A Microsoft quer continuar operando em território chinês, como todas as demais Big Techs, mas está do outro lado do cabo de guerra na briga de mercado. É a primeira empresa a oferecer que seus algoritmos passem por escrutínio legal. O Linkedin já havia tentado censurar em julho um pesquisador sueco. Jojje Olson foi orientado a remover de sua página toda e qualquer menção ao massacre da Praça da Paz Celestial. A menção não era uma postagem política, era a informação de que ele escreveu uma tese sobre o tema. Mas Olson não é cidadão norte-americano.

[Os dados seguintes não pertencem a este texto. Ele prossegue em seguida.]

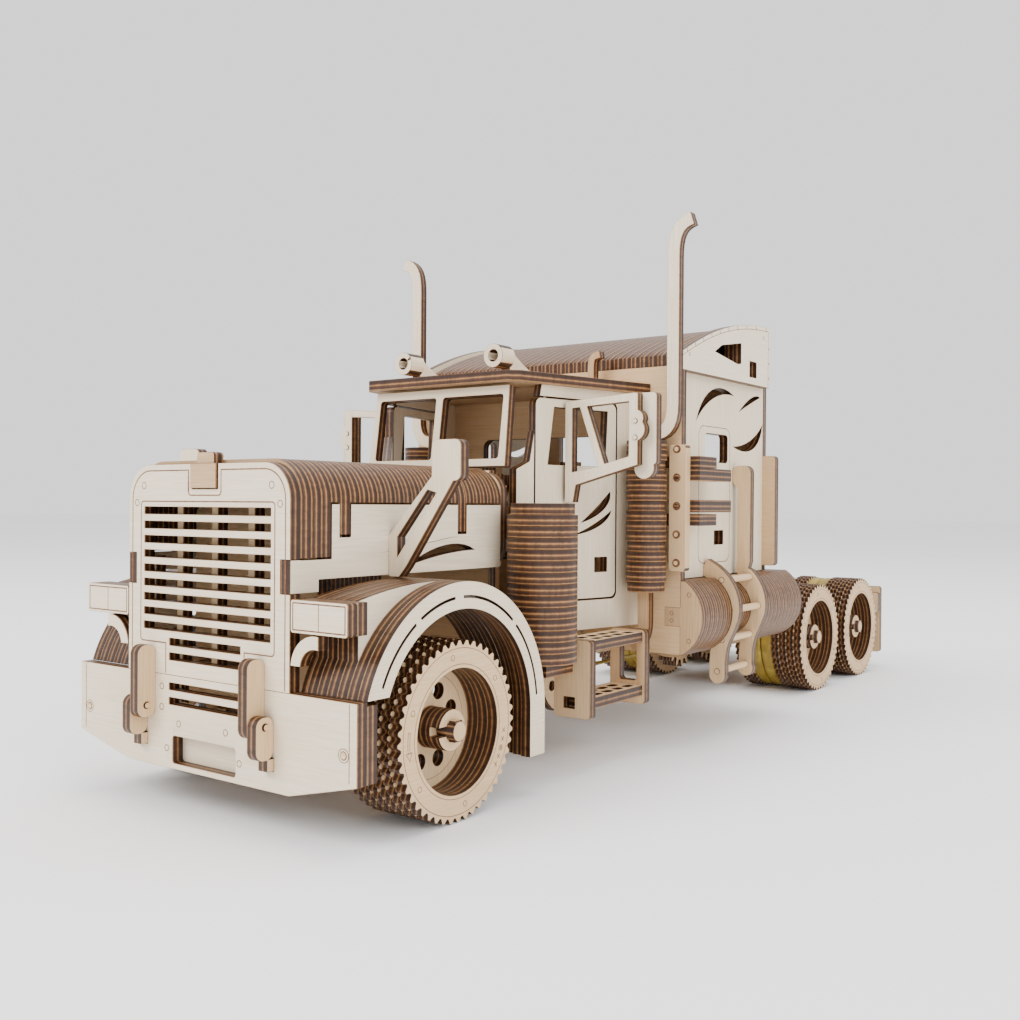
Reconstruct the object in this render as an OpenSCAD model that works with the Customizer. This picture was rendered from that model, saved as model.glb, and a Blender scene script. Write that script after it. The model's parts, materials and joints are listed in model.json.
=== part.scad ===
// Wooden puzzle model of a long-nosed highway tractor, cut from thin plywood.
// Front of the truck faces -Y, its left side is +X, +Z is up, wheels stand on Z = 0.

/* [Sheet] */
// Thickness of the plywood sheet
ply = 3.3; // [2.7:0.05:4]
// Air left between neighbouring laminae
lam_gap = 0.1; // [0.05:0.05:0.3]
// Radial play of every turning pin
pin_play = 0.08; // [0.03:0.01:0.1]
// Air round a moving panel
panel_gap = 0.5; // [0.3:0.1:0.8]

/* [Overall] */
// Length from the bumper face to the end of the frame
truck_l = 378; // [360:1:455]
// Half width over the fenders and bumper
fender_x = 53.6; // [50:0.1:66]
// Half width over the sleeper caps
sleeper_x = 57.3; // [55:0.1:70]
// Half width over the ladders
ladder_x = 67.6; // [64:0.1:82]
// Height of the sleeper roof at the back
roof_top = 148; // [145:1:180]
// Height of the exhaust stacks
stack_top = 175.7; // [160:1:212]

/* [Wheels] */
// Tyre radius over the tread
wheel_r = 23; // [19:0.1:24.5]
// Number of tread teeth
tread_teeth = 48; // [36:2:60]
// Radius of the open rim
rim_r = 15.9; // [13:0.1:17]
// Laminae in a front tyre
front_plies = 6; // [5:1:6]
// Laminae in a twin rear tyre
rear_plies = 9; // [8:1:9]
// Radius of the wheel shafts
shaft_r = 2.5; // [2:0.1:3]
// Distance from the bumper face to the front axle
front_axle = 37.9; // [37:0.1:44]
// Distance between the two rear axles
axle_spacing = 53.4; // [50:0.1:64]
// Distance from the frame end back to the last axle
rear_overhang = 35; // [30:0.5:45]
// Distance of the kingpins from the middle
kingpin_x = 33; // [31:0.1:35]

/* [Nose] */
// Half width of the hood and grille
hood_x = 31.5; // [30:0.1:33]
// Height of the grille top
grille_top = 90; // [86:0.5:96]
// Height of the bumper top
bumper_top = 35.4; // [34:0.1:38]
// Height where the hood cover sits on its side panels
hood_seam = 80.4; // [77:0.1:82]
// Length of the hood
hood_l = 79.2; // [72:0.1:82]
// Number of grille rows above the bumper
grille_rows = 11; // [9:1:11]

/* [Cab] */
// Half width at the cowl
cab_front_x = 29.4; // [28:0.1:31]
// Half width at the sleeper wall
cab_rear_x = 42; // [40:0.1:44]
// Distance from the cowl to the sleeper wall
cab_l = 56; // [53:0.1:60]
// Underside of the cab roof
cab_roof_z = 117.6; // [114:0.1:121]
// Bottom edge of the cab sides
cab_sill = 40; // [38:0.1:42]

/* [Sleeper] */
// Distance from the frame end to the sleeper's front wall
sleeper_back = 231; // [225:0.5:280]
// Length of the sleeper side
sleeper_l = 70; // [64:0.5:84]
// Bottom edge of the sleeper sides
sleeper_sill = 55.5; // [54:0.1:58]
// Bottom edge of the roof caps
cap_sill = 125.2; // [121:0.1:128]

/* [Side gear] */
// Radius of the fuel tanks
tank_r = 14.1; // [12:0.1:15]
// Radius of the air cleaners
cleaner_r = 10.3; // [8.5:0.1:11]
// Radius of the mufflers
muffler_r = 6.6; // [5.5:0.1:7]

/* [Drive] */
// Teeth of each spur gear
gear_teeth = 18; // [17:1:22]
// Module of the spur gears
gear_module = 1.5; // [1.25:0.05:1.6]

/* [Hidden] */
$fn = 48;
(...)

Foi uma queda de braço entre Estados Unidos e China? Sim. Mas também há algo mais profundo que a interferência dos governos na questão. Estão definitivamente no tabuleiro os poderes criados pelos grupos que sabem como defender liberdade via internet. São enxovalhados pela propaganda do Partido Comunista Chinês, acusados de produzir Fake News para desestabilizar o governo. A seita política de esquerda acredita nisso piamente, defensores da liberdade não caem na armadilha.

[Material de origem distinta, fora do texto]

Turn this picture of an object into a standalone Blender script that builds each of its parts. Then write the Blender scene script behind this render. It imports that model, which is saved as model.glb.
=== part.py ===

A Microsoft optou por descontinuar o Linkedin na China. Se a exigência era banir perfis selecionados e dizer a eles o que podem ou não colocar nas próprias biografias, melhor fechar. A empresa criará um serviço específico para o país chamado IJobs, que será uma plataforma para busca e ofertas de vagas de emprego. A Microsoft continuará operando no país e tentando políticas de relacionamento diferentes das imaginadas por outras plataformas.

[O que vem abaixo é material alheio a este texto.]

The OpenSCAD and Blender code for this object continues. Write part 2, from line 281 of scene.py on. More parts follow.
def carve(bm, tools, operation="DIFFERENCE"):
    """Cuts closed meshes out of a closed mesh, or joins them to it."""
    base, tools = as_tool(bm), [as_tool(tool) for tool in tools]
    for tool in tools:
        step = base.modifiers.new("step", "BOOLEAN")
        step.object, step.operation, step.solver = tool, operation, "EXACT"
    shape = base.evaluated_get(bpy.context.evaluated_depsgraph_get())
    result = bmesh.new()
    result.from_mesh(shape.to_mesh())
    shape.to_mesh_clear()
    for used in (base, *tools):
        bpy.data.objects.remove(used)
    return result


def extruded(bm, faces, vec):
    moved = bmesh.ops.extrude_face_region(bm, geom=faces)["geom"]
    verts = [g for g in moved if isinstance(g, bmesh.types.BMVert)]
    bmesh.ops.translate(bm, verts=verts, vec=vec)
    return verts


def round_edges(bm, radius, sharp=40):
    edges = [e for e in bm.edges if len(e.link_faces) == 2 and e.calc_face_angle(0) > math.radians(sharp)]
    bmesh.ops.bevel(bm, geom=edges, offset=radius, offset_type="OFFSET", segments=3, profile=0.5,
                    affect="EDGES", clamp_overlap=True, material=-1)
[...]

Os últimos acontecimentos mostram que os governos da Rússia e da China conseguem interferir diretamente nas Big Techs. O governo dos Estados Unidos não consegue, nem para defender seus próprios cidadãos. Há uma polarização ferrenha nos Estados Unidos, mas o valor maior é que a sociedade civil tem consciência de que o preço da liberdade é a eterna vigilância. O desfecho do caso fugiu das mãos dos políticos, foi determinado pelos valores de liberdade do mercado e da sociedade civil. Conseguiremos seguir por este caminho? Espero que sim.